The analysis goes deeper than simple ROAS comparison. Yes, you want to see if excluding these terms improved efficiency. But also examine what happened to overall volume. If you excluded "cheap" terms and saw ROAS improve by 25% but total conversion volume dropped by 40%, you've discovered that price-conscious searchers represent a significant portion of your convertible audience—just at different economics. This insight might lead you to create separate campaigns for budget-focused traffic with adjusted targets rather than excluding it entirely.
Methodology 2: Incremental Negative Addition Testing
Rather than testing categories, this methodology examines the incremental impact of adding specific high-volume negative keywords one at a time or in small groups. It's particularly valuable when you're uncertain about whether a term is truly irrelevant or might have hidden value.
Suppose your search term report shows "free trial" generating significant clicks but low conversions. Your hypothesis is that these users aren't ready to buy, they're just exploring. But what if some percentage of free trial seekers do convert, or what if they convert later in the customer journey? Incremental testing reveals the true impact.
Set up three campaign versions: Control (no negative), Treatment A ("free trial" as phrase match negative), and Treatment B ("free trial" and related terms like "trial period," "try before buy" as negatives). Split traffic evenly across all three. This multi-variant approach shows both the isolated impact of the primary term and the cumulative effect of expanding the exclusion.
After running for sufficient duration, you might discover that excluding "free trial" alone improved ROAS by 12% with minimal volume impact, but expanding to related terms pushed ROAS up only an additional 3% while cutting conversions by 18%. This tells you the optimal stopping point—add the core term but leave the variations active. These nuanced insights are impossible without proper measurement frameworks that track impact precisely.

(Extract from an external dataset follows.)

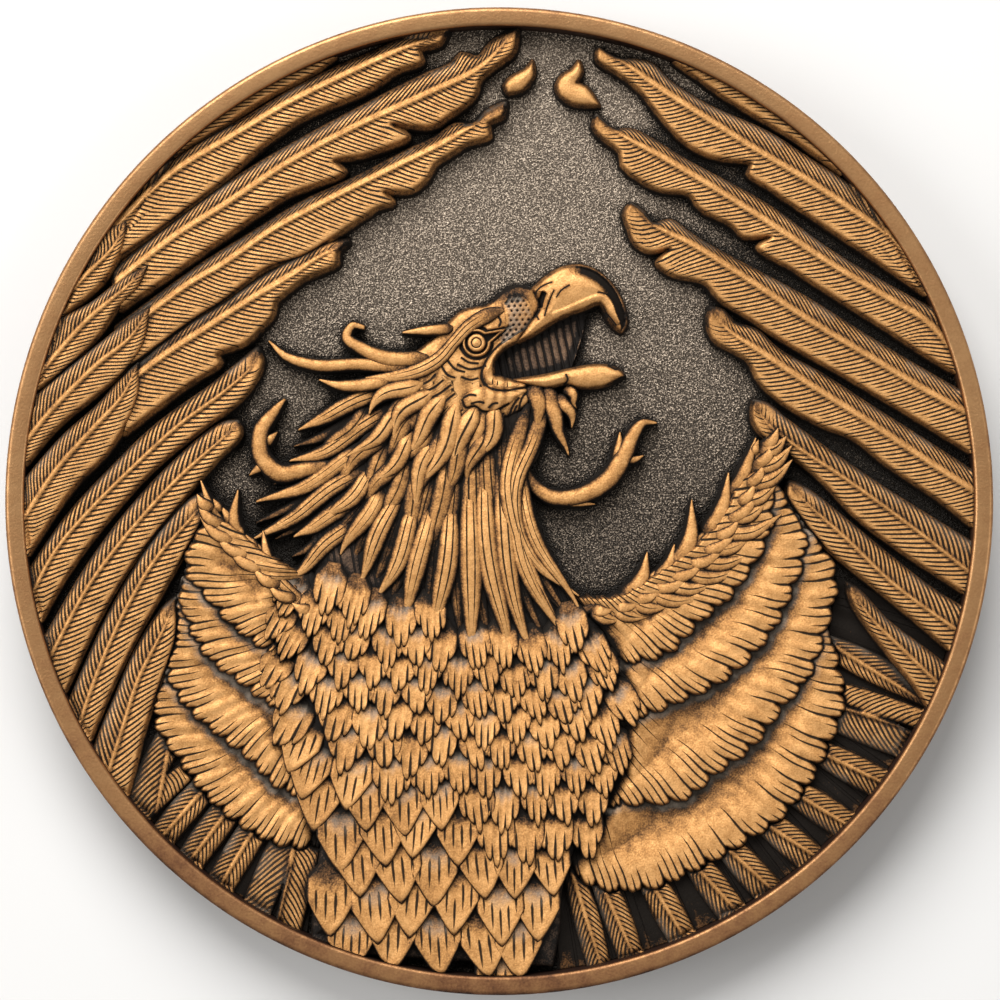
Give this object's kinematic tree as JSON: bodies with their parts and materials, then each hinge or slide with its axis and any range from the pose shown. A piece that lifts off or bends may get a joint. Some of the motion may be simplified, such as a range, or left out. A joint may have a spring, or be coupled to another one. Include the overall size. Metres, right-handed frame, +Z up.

Methodology 3: Match Type Variation Testing
The same negative keyword applied with different match types creates dramatically different exclusion patterns. This methodology tests whether your negatives should be scalpels (exact match) or sledgehammers (broad match), and everything in between.
Consider the negative keyword "jobs." As exact match, it only blocks the exact term "jobs." As phrase match, it blocks "marketing jobs," "jobs in Seattle," and any query with "jobs" as a complete word. As broad match, it blocks "job opportunities," "career openings," "employment positions," and any query Google's algorithm determines is related to job seeking. The impact difference is enormous.
Create three treatment groups plus one control: Control (no negative), Treatment A (exact match), Treatment B (phrase match), and Treatment C (broad match). Use the same negative keywords across all treatment groups—only the match type varies. This isolates match type as the single variable.
Track search term reports carefully during this test. You're not just measuring aggregate performance—you need to see which specific queries each match type blocked. Treatment B might show the best efficiency gains, but when you examine the search term report, you discover it blocked some unexpected variations that actually converted well in the control group. This might lead you to use phrase match for most negatives but add back specific valuable variations as positive keywords or use exact match negatives for terms with legitimate alternate meanings.
This testing methodology is essential for developing sophisticated negative keyword strategies that balance protection and opportunity. The findings from match type testing inform your entire approach to data-driven negative keyword list construction across all your campaigns.
Methodology 4: Competitive Term Isolation Testing
Competitor terms deserve special testing attention because the decision to bid on or exclude them involves complex strategic considerations beyond simple ROAS math. This methodology isolates competitor traffic to understand its true value and characteristics.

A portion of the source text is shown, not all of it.